Thanks for the explanation, I'll take a look

Comment From: itamarhaber

Thanks for the suggestion @ncghost1!

We're always open to improving the project, even if it means adding new commands :) However, before deciding on the algorithm and implementing it, I'd love to have some feedback regarding the need for this capability from "real" users. Finding a match in a string is indeed a common operation, and there's no doubt it will be more efficient if done by the server, I'm just unclear whether there's a pain this actually solves, or if this is more of an API completeness thing.

Comment From: tom93

I know @itamarhaber asked for user feedback before deciding on the algorithm, but I'd like to correct @ncghost1's analysis of BM and Rabin-Karp:

When BM is used to find the first occurrence of the pattern, the worst-case time complexity is O(n+m) rather than O(nm). And adding the Galil rule allows all occurrences to be found in O(n+m), which beats the Sunday algorithm.

Rabin-Karp always produces correct results, even if there are hash collisions. When it finds a substring with the right hash it performs a full character-by-character comparison to check if it's a true match. So the consequence of a hash collision is merely some additional computation (leading to a worst-case time complexity of O(nm) when there are many collisions or many true matches).

Some additional comments:

It may be worth considering the two-way algorithm, which is used in glibc's implementation of strstr and memmem.
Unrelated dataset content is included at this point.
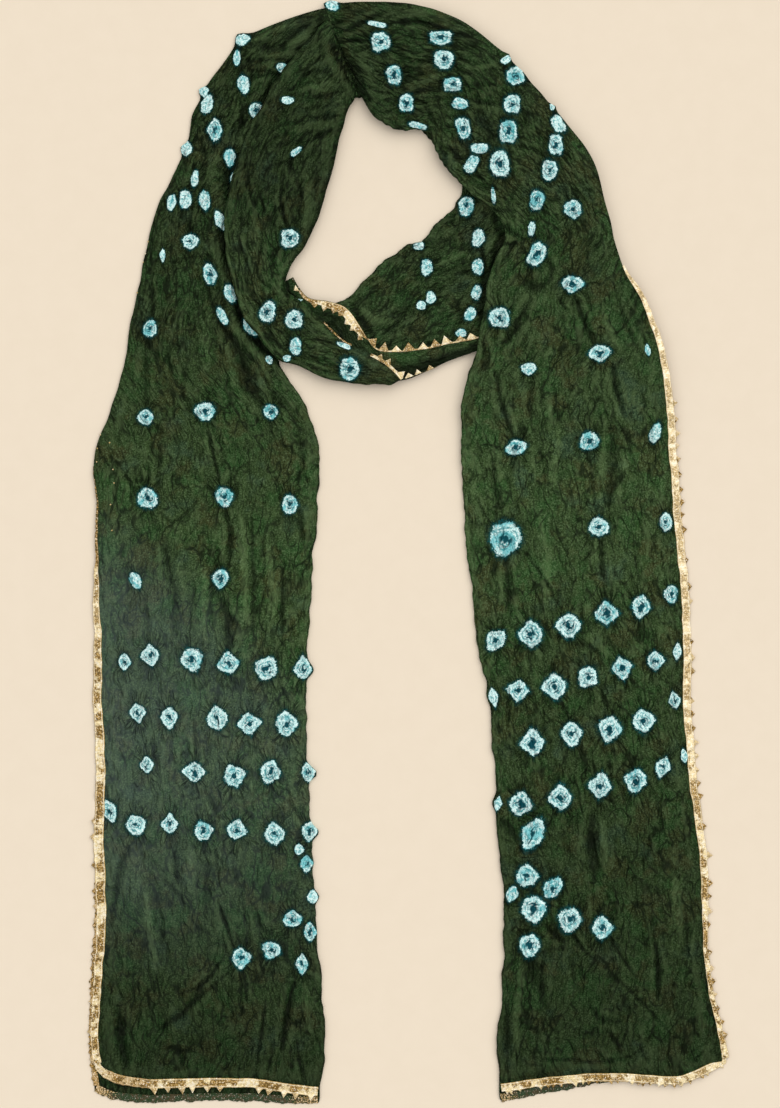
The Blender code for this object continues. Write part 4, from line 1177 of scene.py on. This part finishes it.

The implementation of the existing SCAN command (which supports glob patterns) behaves like naive O(nm) string search on patterns such as *abc* (which searches for abc anywhere in the string). But it can be easily modified to efficiently handle pattern fragments that don't contain metacharacters, by using a standard string search algorithm as a subroutine. It is also possible to construct a finite-state machine (normally used for regular expressions, but also applies to glob-style patterns).